Very offen, like pvps1 says, due to the high grade of automation in our environments.

This also has the benefit, that "unfamiliar" cluster user with restricted priviledges, can not forget to set the correct vlan in the network configuration of the vVMs during the creation with the wizard. As far as I remember, from last time tested, there was also no meaningful error message. So it provides some convenience for the actual VM maintainers.

At the same time, if you manage your network in a manual way, you need to take a lot of care for changing the network configuration of the hosts.
It is easy to introduce inhomogeneous bridge configurations. So your VMs won't migrate/start in case of a HA caused recovery or traffic might be send into the wrong vlan.

To avoid this, depending on the clustersize and administrator knowledge, the new SDN features can be very helpful, at least for the VM connectivity.

BR, Lucas
 
I take it you are only considering VMs and by that I mean what their virtual NICs get plugged into.

When it comes to VLANs, I think that if a device only needs an access port (single VLAN) then the tagging should be done by the network port. If a device needs multiple networks/VLANs then it should be connected to a trunk (also often known as a hybrid, except when it isn't) port.

You'll note that so far, throughout the above waffle, I have not mentioned bridges or bonds. I have defined part of my policy for networking at layer two.

So, given my policy worked out above, I want most of my VMs to be plugged into bridge interfaces that already define a single untagged VLAN from the perspective of the VM. That's your option 2.

In the case of a VM needing multiple VLANs, there will be an agreed default, untagged VLAN and the rest are tagged. The default may actually be a discard jobbie ... allow me to explain 8) I generally define a VLAN that I call DUFF and give it a high number eg 4090. Some implementations eg CIsco have a discard VLAN which dumps all traffic. My DUFF VLAN allows me to attach packet capture (network probe) -> SIEM to look for traffic that is off-piste.

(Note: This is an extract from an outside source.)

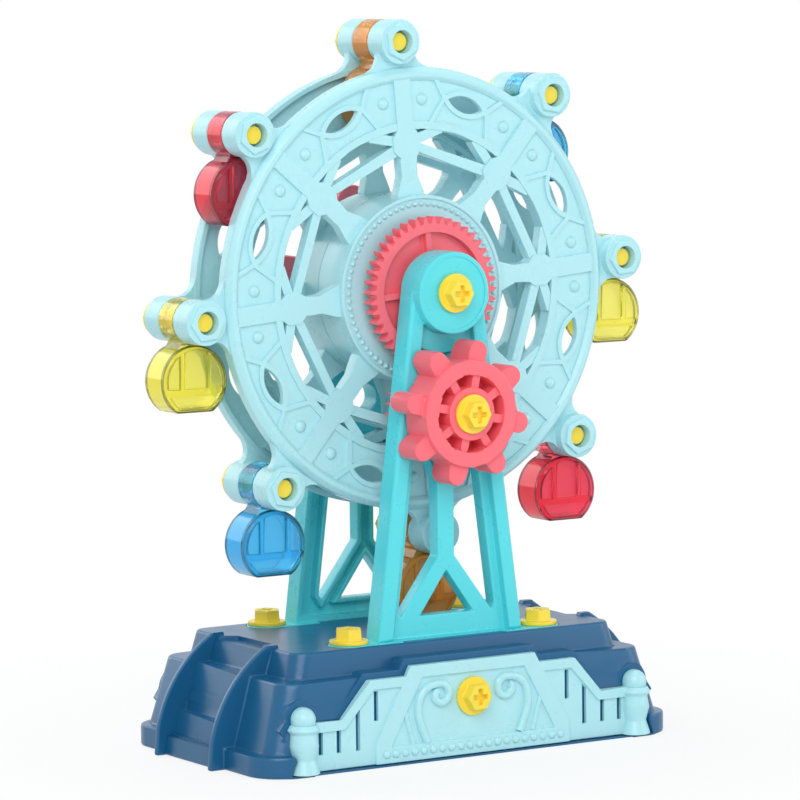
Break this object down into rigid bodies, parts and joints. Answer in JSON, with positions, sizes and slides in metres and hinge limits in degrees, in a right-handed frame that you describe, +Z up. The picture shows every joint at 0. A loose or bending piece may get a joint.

So if I need a port to be a trunk, I might set the default VLAN to the DUFF VLAN and tag everything else. For example a router might have multiple WANs on a single physical cable, eg a QSFP+ or slightly more normal, a SFP+. I set the default to DUFF and tag the rest. I also might monitor the DUFF VLAN for oddities (or not bother - its dumped anyway and monitoring depends on your resources and just how paranoid you are).

Anyway, I suggest you define your policy and make your systems work the way you want them to.